DOI: 10.1146/annurev-lawsocsci-062124-122553 ISSN: 1550-3585

Racial Justice in Land Restitution

Olaf Zenker

This review proposes discussing racial justice in land restitution as a sociolegal problem of entanglement rather than one of linear repair. Drawing on research in law, anthropology, sociology, political theory, and critical race studies, race is conceptualized as a modality of belonging, a form of territorialized governance as well as ordered through property relations. In dealing with racial injustice, restitution is shown to operate as an ambivalent legal technology that both enables redress and risks reproducing inequality. Engaging Indigenous land claims in settler states, reparations for slavery, postapartheid restitution, Israel/Palestine, and Latin American plurinationalism as a set of paradigmatic cases, the review highlights how specific racial injustices are addressed in differential and unequal ways, unevenly redistributing recognition, authority, and futurity. The analysis shows how claims of exclusive victimhood run the risk of eclipsing coexisting as well as new injustices—a process captured through the notion of hegemonic subalternity. Moreover, terrestrial, anthropocentric, and planetary biases further complicate restitutionary imaginaries.
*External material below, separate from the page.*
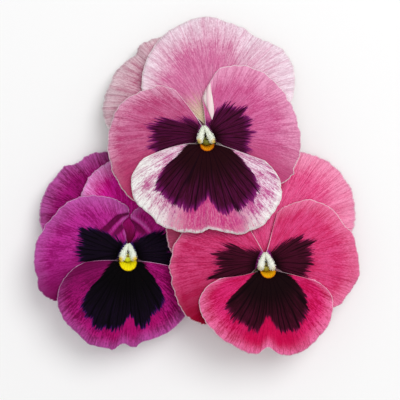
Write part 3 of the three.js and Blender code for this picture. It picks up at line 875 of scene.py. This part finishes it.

The review's central contribution lies in arguing that, under conditions of intersectionality, entanglement, and varying dimensions and scales of injustice, legal–political institutions may bring backward-looking reparative justice and present- and future-oriented (re)distributive justice into closer alignment through processes of mutual approximation. Such a convergence may be framed as opening a cautiously post-racial horizon—one that neither erases the history of race nor falsely relies on formal equality but seeks to render race increasingly nondeterminative for structuring future inequalities.